For the Defense Contractor:

  • Embrace Open Architecture: If your product is a "black box," it will be obsolete. Design for API integration.
  • Focus on Edge Processing: Pitch solutions that reduce bandwidth demand. "Smart sensors" that process data locally are in higher demand than "dumb sensors" that stream raw data.

For the Military IT Professional:

  • Master Cloud and Hybrid Architectures: Understand the nuance of the Joint Warfighting Cloud Capability (JWCC). You must know how to architect solutions that span from the enterprise cloud (CONUS) to the tactical edge (OCONUS).
  • Prioritize Security Engineering: Move beyond checklist compliance (RMF) to active cyber defense engineering. Understand how Zero Trust principles apply to tactical radio networks.

For the Commander:

  • Demand Interoperability: When defining requirements, mandate that new systems must demonstrate connectivity with existing joint assets, not just stand-alone capability.
  • Cultivate Digital Talent: Recognize that your S-6 (Signal) staff are operational maneuver elements in the information domain. Empower them to innovate.

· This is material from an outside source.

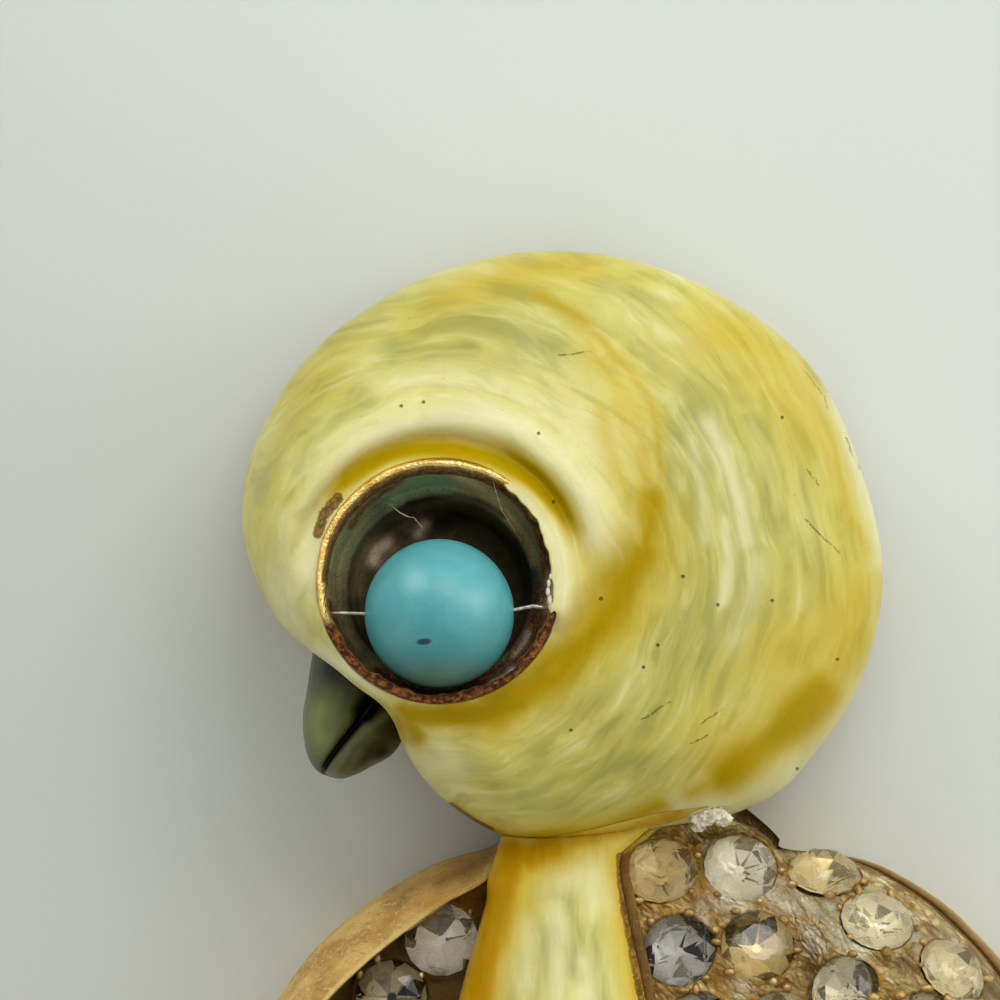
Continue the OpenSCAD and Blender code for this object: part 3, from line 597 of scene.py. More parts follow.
cup = skin("eye_cup_turned", cup_at, {
    "lip": np.outer(on_lip, wide), "inside": np.outer(inside, wide), "well": np.outer(well, wide),
    "rust": np.maximum(np.outer(crust, worn), painted(cup_at, [
        [1.0, 6, (556, 608), (552, 632), (544, 652), (530, 672), (512, 688), (490, 697), (460, 700),
         (430, 697), (402, 686), (380, 670)],
        [1.0, 10, (546, 598), (542, 622), (532, 644), (516, 664), (494, 680), (470, 688)],
        [0.7, 3, (330, 600), (342, 632), (362, 660)],
        [0.8, 4, (500, 487), (520, 503), (534, 523), (543, 548), (546, 572)],
    ])),
    "stain": np.maximum(
        np.outer(band, 0.95 * ease(42, 62, at) + 0.95 * (1 - ease(-186, -170, at))),
        painted(cup_at, [[0.6, 4, (352, 526), (364, 508), (384, 492), (402, 481)]]) * np.outer(inside, wide),
    ),
    # Painted shade in the cup: a dark ring under the step, and near black beside and over the bead
    "painted_shade": painted(cup_at, [
        [1.0, 2.2, (404, 468), (430, 463), (456, 463), (482, 468), (502, 477)],
        [1.0, 5, (492, 480), (510, 491), (527, 508), (541, 532), (548, 556), (550, 580)],
        [1.0, 17, (514, 545), (528, 570), (534, 598)],
        [0.95, 11, (430, 524), (456, 516), (490, 526), (512, 545)],
        [0.4, 6, (384, 520), (400, 508), (416, 504)],
        [0.55, 7, (346, 622), (343, 588), (356, 540), (384, 508)],
        [0.7, 8, (372, 566), (366, 600), (374, 640)],
        [0.9, 3, (408, 504), (430, 498), (456, 496), (482, 502), (504, 516)],
        [0.7, 4, (345, 590), (350, 612), (362, 636)], [0.8, 7, (530, 600), (528, 626), (514, 650)],
    ]),
    "green": painted(cup_at, [
        [1.0, 8, (388, 500), (408, 486), (432, 482), (452, 486)],
        [0.6, 8, (345, 556), (356, 532), (372, 510)],
        [0.6, 6, (500, 640), (506, 654)],
    ]),
    "tan": painted(cup_at, [
        [1.0, 6, (462, 478), (482, 488), (500, 502), (516, 524), (529, 548), (534, 566)],
        [0.3, 7, (340, 590), (346, 556), (362, 524)], [0.3, 8, (362, 590), (362, 566), (372, 548)],
    ]),
    # Pink marks: a hair on the lip, and painted glints of reflection on the wall and the crust
    "pink_hair_and_glint": painted(cup_at, [
        [1.0, 4, (374, 560), (378, 550), (388, 543)], [0.8, 3.5, (418, 533), (425, 525)],
        [0.8, 2, (489, 688), (493, 681), (500, 680), (507, 687), (511, 692)],
        [0.7, 2, (528, 632), (524, 642), (514, 654)], [0.5, 2.5, (548, 624), (543, 640)],
    ]),
    "chalk": painted(cup_at, [
        [0.9, 3, (512, 668), (506, 676), (497, 680)], [1.0, 4, (553, 578), (554, 590), (550, 604)],
    ]),
})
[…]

The vision of Joint All-Domain Command and Control is grand, but its success relies on the granular, unglamorous work of integration. It is built on the back of standardized APIs, properly configured cross-domain solutions, resilient mesh networks, and a workforce that understands both the lethality of a kinetic strike and the logic of a Python script.

For the military professional and the defense contractor, the path forward is clear: isolation is obsolescence. The future belongs to the connected. Practical integration, prioritizing open collaboration, ensuring technology fit, and fostering continuous learning, is the only mechanism by which the joint force will maintain decision superiority in an increasingly complex world.